YOUR INSTRUCTIONS => Beginning with the first line of the data below, reproduce every line unchanged, ending with the line that holds "CROSS_RADIUS = 900.0".

DATA EXTRACT =>
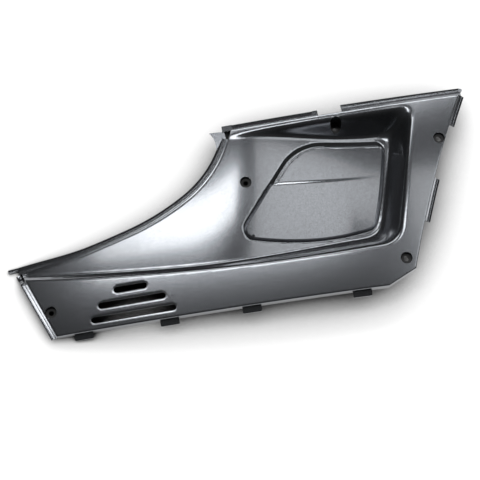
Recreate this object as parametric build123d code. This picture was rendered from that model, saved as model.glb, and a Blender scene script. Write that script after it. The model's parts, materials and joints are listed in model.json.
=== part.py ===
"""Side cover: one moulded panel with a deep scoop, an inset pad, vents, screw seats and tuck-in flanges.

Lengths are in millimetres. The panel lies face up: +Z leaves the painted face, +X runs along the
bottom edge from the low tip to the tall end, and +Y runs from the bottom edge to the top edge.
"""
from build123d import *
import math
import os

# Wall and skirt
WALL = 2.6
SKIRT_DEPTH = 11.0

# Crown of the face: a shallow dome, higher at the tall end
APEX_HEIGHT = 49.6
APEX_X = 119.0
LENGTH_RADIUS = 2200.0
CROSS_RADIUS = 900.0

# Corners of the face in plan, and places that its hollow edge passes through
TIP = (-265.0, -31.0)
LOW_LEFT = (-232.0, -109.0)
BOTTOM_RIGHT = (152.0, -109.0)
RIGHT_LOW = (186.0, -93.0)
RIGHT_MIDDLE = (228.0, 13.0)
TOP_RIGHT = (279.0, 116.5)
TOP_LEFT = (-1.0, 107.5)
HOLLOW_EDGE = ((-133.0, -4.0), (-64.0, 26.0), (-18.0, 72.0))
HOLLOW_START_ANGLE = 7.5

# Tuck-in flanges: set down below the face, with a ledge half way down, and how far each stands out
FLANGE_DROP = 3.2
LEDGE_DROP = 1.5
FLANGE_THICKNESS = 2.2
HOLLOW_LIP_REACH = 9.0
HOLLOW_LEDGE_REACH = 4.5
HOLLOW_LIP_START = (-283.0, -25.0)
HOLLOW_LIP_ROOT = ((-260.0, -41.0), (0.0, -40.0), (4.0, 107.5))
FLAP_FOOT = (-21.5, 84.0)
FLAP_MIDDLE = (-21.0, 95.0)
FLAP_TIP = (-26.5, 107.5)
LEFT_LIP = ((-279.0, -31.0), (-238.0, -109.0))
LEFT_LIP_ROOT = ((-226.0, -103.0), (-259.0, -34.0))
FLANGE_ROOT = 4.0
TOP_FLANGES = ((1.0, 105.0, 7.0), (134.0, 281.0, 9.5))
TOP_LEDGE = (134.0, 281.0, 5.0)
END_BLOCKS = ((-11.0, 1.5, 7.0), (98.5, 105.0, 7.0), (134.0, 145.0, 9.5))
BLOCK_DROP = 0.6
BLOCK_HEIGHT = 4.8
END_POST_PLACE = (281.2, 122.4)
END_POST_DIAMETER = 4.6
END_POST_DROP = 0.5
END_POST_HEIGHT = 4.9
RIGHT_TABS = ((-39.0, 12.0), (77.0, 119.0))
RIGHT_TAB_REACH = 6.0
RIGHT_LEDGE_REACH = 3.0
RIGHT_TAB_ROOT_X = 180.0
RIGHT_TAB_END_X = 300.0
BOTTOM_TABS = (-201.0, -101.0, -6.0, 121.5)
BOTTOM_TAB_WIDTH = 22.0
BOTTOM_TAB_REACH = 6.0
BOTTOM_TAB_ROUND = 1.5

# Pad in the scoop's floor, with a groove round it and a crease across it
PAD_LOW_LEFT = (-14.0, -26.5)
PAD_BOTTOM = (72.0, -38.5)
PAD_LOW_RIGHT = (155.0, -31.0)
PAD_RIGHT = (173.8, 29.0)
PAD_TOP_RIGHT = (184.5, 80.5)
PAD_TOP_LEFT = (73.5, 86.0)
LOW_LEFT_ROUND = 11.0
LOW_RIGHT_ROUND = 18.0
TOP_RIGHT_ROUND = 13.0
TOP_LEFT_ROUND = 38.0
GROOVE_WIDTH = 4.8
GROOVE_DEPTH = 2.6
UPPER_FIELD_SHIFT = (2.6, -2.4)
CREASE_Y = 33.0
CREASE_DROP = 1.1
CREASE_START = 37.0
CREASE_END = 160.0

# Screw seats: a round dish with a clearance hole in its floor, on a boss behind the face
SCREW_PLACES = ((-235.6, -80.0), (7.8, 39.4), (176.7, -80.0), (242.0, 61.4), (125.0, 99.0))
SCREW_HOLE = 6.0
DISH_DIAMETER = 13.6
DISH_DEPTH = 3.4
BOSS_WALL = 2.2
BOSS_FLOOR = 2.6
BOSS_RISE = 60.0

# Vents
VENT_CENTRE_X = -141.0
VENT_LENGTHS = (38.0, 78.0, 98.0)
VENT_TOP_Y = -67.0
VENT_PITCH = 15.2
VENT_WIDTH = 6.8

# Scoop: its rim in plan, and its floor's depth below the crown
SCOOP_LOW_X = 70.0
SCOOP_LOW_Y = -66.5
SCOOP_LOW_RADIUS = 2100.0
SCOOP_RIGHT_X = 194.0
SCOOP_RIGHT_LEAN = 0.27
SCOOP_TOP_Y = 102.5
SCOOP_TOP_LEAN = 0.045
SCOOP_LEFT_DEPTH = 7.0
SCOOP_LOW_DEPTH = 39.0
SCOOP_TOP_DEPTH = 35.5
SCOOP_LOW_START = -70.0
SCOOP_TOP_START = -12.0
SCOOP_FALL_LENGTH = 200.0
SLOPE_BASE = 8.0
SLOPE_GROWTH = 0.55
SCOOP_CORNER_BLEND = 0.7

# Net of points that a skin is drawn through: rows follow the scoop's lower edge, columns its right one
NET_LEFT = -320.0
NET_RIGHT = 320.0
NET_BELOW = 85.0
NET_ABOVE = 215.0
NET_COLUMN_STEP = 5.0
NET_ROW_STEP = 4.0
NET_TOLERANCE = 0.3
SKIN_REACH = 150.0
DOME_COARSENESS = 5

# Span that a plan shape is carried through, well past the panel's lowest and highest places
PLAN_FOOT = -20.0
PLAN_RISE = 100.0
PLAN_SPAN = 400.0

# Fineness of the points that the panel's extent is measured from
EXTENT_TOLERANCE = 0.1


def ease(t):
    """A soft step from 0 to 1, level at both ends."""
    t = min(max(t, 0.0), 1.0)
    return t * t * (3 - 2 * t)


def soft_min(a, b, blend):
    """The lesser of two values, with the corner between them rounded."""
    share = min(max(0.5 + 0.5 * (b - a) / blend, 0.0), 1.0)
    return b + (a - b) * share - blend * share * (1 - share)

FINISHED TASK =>
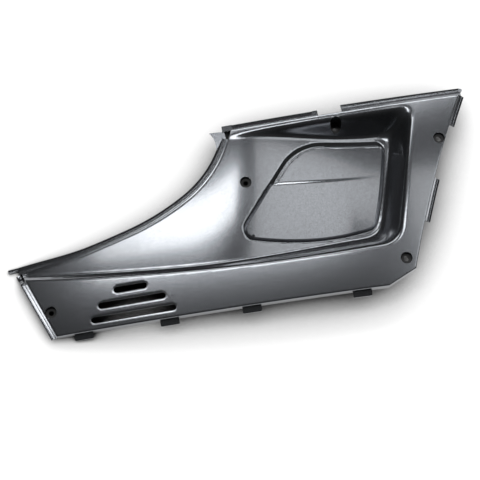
Recreate this object as parametric build123d code. This picture was rendered from that model, saved as model.glb, and a Blender scene script. Write that script after it. The model's parts, materials and joints are listed in model.json.
=== part.py ===
"""Side cover: one moulded panel with a deep scoop, an inset pad, vents, screw seats and tuck-in flanges.

Lengths are in millimetres. The panel lies face up: +Z leaves the painted face, +X runs along the
bottom edge from the low tip to the tall end, and +Y runs from the bottom edge to the top edge.
"""
from build123d import *
import math
import os

# Wall and skirt
WALL = 2.6
SKIRT_DEPTH = 11.0

# Crown of the face: a shallow dome, higher at the tall end
APEX_HEIGHT = 49.6
APEX_X = 119.0
LENGTH_RADIUS = 2200.0
CROSS_RADIUS = 900.0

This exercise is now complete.